For your t-shirts and base layers, you should ideally choose sports fabrics that wick moisture away (most good running gear does that). Avoid cotton! It stores water, weighs you down and will get really cold if the weather turns. Something like a Helly Hansen Lifa base layer is a handy bit of kit to have (or an equivalent ski-style base layer), it really takes the edge off the cold and is as light as a feather if you decide against wearing it and just want to wrap it around your waist.
When temperatures start dropping more in autumn/winter consider merino wool - it’s magic - it stays warm when you’re wet and wicks moisture away nicely. It ain’t cheap though unfortunately, but if you’re getting serious about running in the cold it’s worth checking out Smartwool’s range. You may even want to consider neoprene when it gets really icy, but we’ll leave that for now!
Look how much more fun you can have when you're wearing the right gear!
Extra tip: Headbands are functional as well as fashionable. Wearing a headband will reduce the amount of sweat, mud and loads of other painful stuff from running into your eyes. Get out and buy one... or go and earn one at Tough Mudder!
Shoes suitable for mud
I’d like to say this goes without saying but, judging by the amount of people I’ve seen sliding around in road running shoes, it clearly doesn’t. I’d say 95% of the time you’d be better in trail shoes that road shoes. Aside from the urban events (Survival of the Fittest for example), you’re going to spend a lot of time on trails, grassland, shallow slippery mud and deep sticky mud. In most cases, trail shoes perform better in those environments. I personally chose shoes with deep lugs, as they perform particularly well in the shallow slippery mud and hills.
Look at the lugs on those bad boys!
Also TIE YOUR SHOELACES WELL! I’ve never been that guy who loses a shoe in a knee-deep mud pit and has to run the rest of the race in socks. I never want to be that guy and neither do you! Do a double bow - heck do a triple bow! Your shoes may be a pain in the ass to get off, but that is infinitely better than losing one along the way.
Remember, mud sucks!
Protection for vulnerable areas
I’m not talking about the “family jewels”, although I do feel like I’ve been near to losing them at times when I’ve scraped over the top of walls and waded through icy lakes. I’m talking knees, elbows and hands. In the winter you’ll generally be wearing long legs and sleeves so this is less of an issue but in summer there’s a good chance you’ll take a layer of skin off your knees and elbows, if they’re not covered up.
Cover knees, elbows and hands.
I find neoprene supports to be a good option for race day. Choose neoprene over elastic supports, as it handles water extremely well and naturally has a little bit of padding in it. Avoid supports with velcro, as that’s likely to get filled up with mud and grass and just keep coming undone.
Gloves are a really great bit of kit to have. You’re going to be scrambling around loads on your hands and be handling ropes and wood, so having something to prevent grazing and splinters is well worth it. When it’s cold, neoprene gloves are awesome, as they keep you warm and are really grippy.

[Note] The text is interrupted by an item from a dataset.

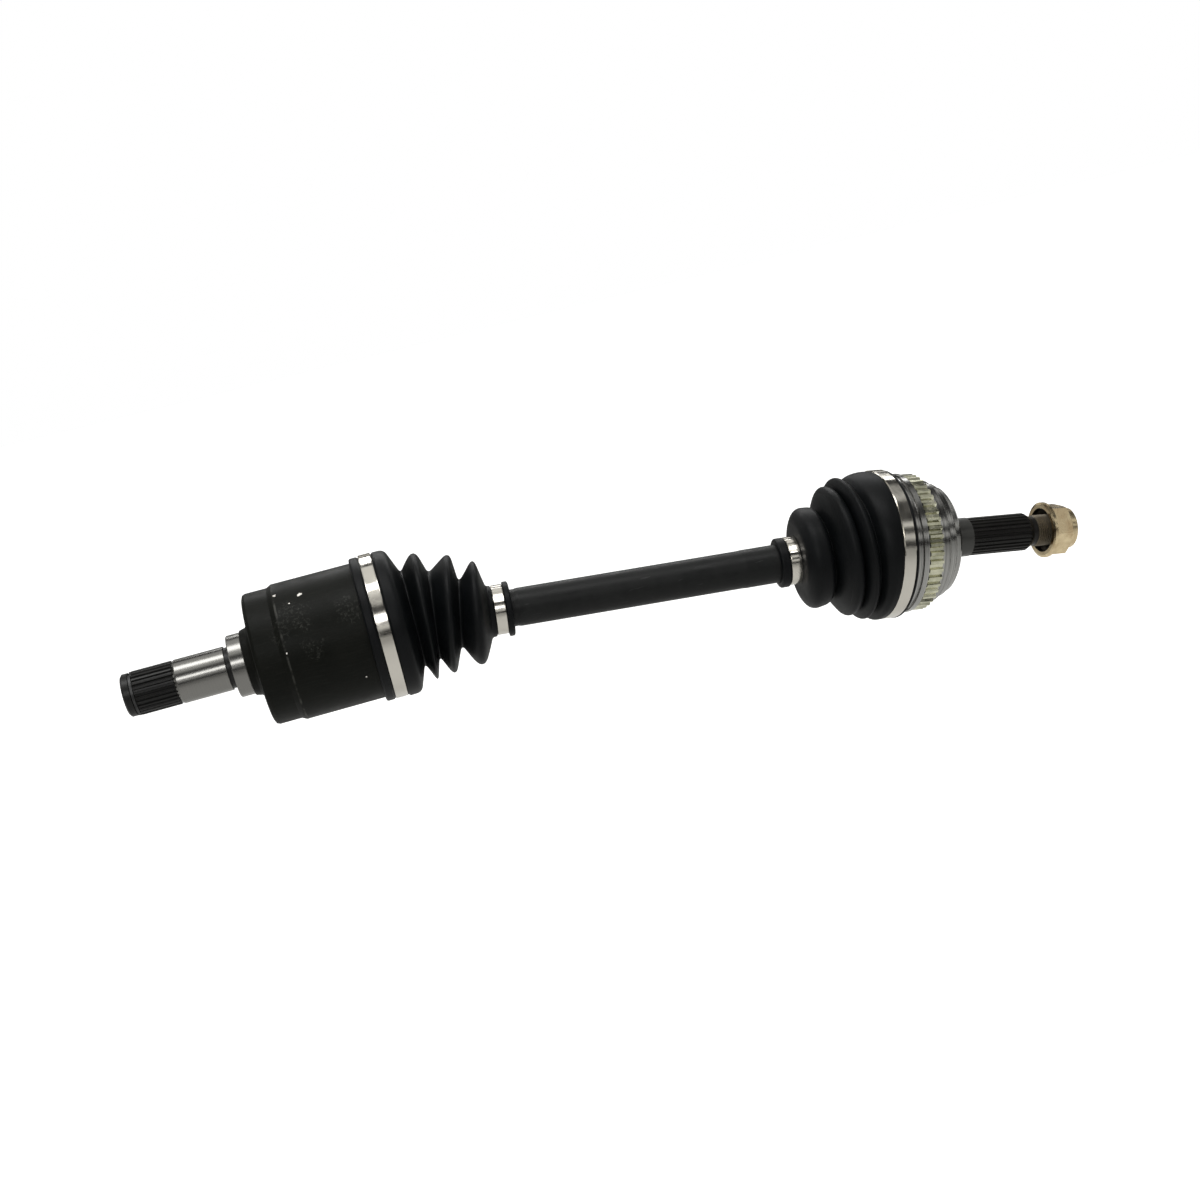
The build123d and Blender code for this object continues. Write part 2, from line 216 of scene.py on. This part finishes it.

In the summer, you can pick up grippy gloves dirt cheap from Sports Direct and gardening / household stores - they’ll do the job a treat!
There’s a very good chance that there won’t be any running water, let alone a shower, when you finish your race. Don’t be alarmed by this; it’s best if you prepare for the worst. There may not even be changing areas. You may well have to change in a car park with only a towel to protect your dignity.
As well as being your changing curtain, your towel will be a useful tool for cleaning. Take your oldest, coarsest towel and it will be great for scraping away the worst of the excess mud.
After-race clothing that will keep you warm whatever the weather
Before you set out to run your race, get your dry after-race clothes ready at the top of your bag. You won’t want to hunt for them when you’re tired and covered in mud. Always have more clothes than you would normally wear. After the race you may be a little fragile or chilly, so having extra layers at hand will be comforting. I personally have some big thick layers that are easy and quick to get on. Especially in the winter when you’re battling with cramp, you don’t want to be messing around with anything too tight or fiddly.
This is possibly one of the best tips in this article and it’s something I’ve done since day one. Bring two bin bags with you. After you strip off, stick everything inside there - clothes, shoes, towel, the works. Double bag, seal up and throw it in the boot. You’ll be safe in the knowledge that mud and bog water isn’t going to be leaking out everywhere and you won’t have to worry about it until wash day.
Food and drink for before
Eating and drinking habits before, during and after exercise is a personal thing, so I’m not going to force my opinions on you too much here.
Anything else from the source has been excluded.